What is the current situation when buying a vehicle, are we still able to barter or is that out?

Angela D

A: There is no hybrid version of the Puma in Australia, although its economy is still very good at an official 5.3 litres/100km thanks to a 1.3-litre turbo three-cylinder engine. But it also takes 95 octane fuel. So it looks like the Yaris hybrid for you, despite a price close to $30,000 and a waiting list. Because hybrids are in high demand you are highly unlikely to get any sort of worthwhile discount.

Q: Our 2020 Volkswagen Golf is a 1.4-litre turbo and goes well

It says 98 fuel in big letters and 95 in small.

Is it ok to use 95 while fuel prices are so expensive or is it dangerous?

Robin C

A: This is another job for the owner’s manual, but the Australian government’s Green Vehicle Guide lists your Golf with 95-octane fuel. The octane rating of fuel, or its resistance to the dangerous ‘knocking’ from pre-ignition that leads to engine damage, is particularly important in high-performance turbo engines and during hot weather.

Q: My daughter wants to upgrade her 2010 Mazda3 to a safe car big enough to carry her young nieces and was looking at the RAV4 hybrid, specifically the XSE.

She only considered a hybrid because of ‘the environment’.

I decided to look at other options and went to a Subaru dealership because I have a Forester.

The only person free happened to be the used car manager who also races cars. He said there was no advantage to a hybrid unless you did 40,000 kilometres a year, a number I think that was in relation to the cost of the car versus fuel cost. He also said they had more things that could go wrong.
My gut feeling is she would be better with a normal fuel car; do you think the hybrid technology is worth it?

Bill C

A: If she is doing mostly stop-start driving around the suburbs then the hybrid will give her a worthwhile improvement in fuel economy. The car will cost more but there is no proven research on the payback time, especially with fuel prices rising all the time. There is no reason to think there is more to go wrong. If she wants a hybrid for green reasons, and she’s prepared to join the long waiting list for the RAV, it’s one of the very best hybrids. Subaru also has a ‘mild hybrid’ in the Forester but the benefits are not as worthwhile as those from the Toyota.

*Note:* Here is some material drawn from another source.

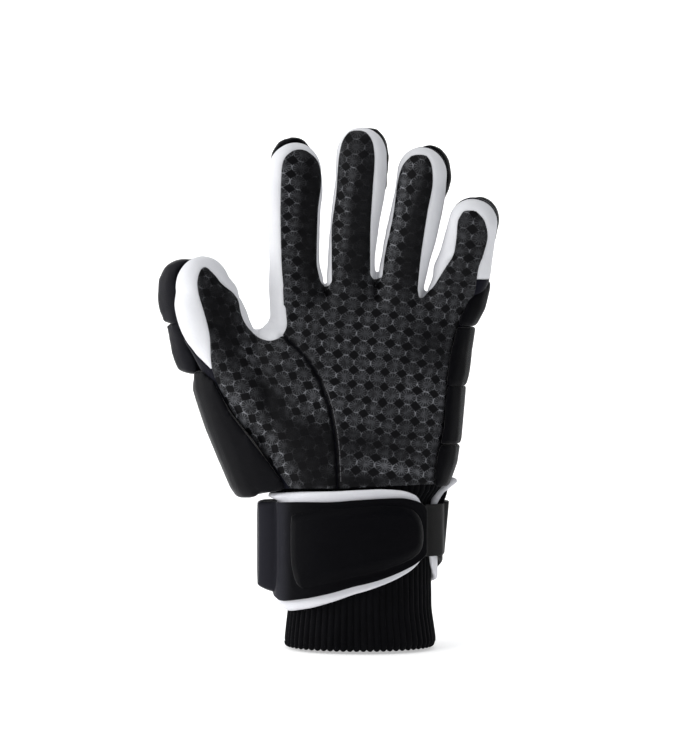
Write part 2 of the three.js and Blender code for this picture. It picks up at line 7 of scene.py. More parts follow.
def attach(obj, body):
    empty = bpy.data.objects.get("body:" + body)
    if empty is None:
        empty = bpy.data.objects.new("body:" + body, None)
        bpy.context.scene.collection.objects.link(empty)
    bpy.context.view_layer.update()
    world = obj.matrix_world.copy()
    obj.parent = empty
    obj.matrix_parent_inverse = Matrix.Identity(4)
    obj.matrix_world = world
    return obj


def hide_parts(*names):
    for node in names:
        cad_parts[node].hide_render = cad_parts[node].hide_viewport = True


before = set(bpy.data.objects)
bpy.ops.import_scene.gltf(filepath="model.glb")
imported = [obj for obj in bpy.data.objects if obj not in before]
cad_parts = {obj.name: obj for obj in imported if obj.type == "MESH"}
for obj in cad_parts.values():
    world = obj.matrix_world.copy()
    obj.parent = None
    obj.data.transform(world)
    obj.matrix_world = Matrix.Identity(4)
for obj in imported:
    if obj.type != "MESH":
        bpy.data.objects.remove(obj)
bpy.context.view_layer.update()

Q: I bought a 2017 VF Series 2 SS Holden Commodore wagon for my 50th birthday last year.

With the My Link software that runs the Sat Nav and head unit, is the latest version something I need to purchase from a dealer to upgrade or is this actually free and something I need to ask for at service time?

This is by far the best car I have ever owned.

Sharyn J

A: Upgrading the Satnav comes at a cost, so before you spend anything you need to check how up-to-date it will be. Most manufacturer systems lag, typically by a couple of years because of the work to map and update the software, so it could be easier and cheaper to rely on the App system on your smartphone.

Q: I’m looking to buy a new car, sedan or wagon.

I know you recommend the Toyota Camry but I find them a bit bland.

So would like to know your thoughts on the 2022 Hyundai Sonata N Line?

And any other recommendations.

Rob B

A: The best car for you is the one you like, provided it is a good car. The Sonata is not a big seller now because Hyundai has so many excellent SUVs, but it’s fine. To give you a benchmark, also test drive the Mazda6 before you commit.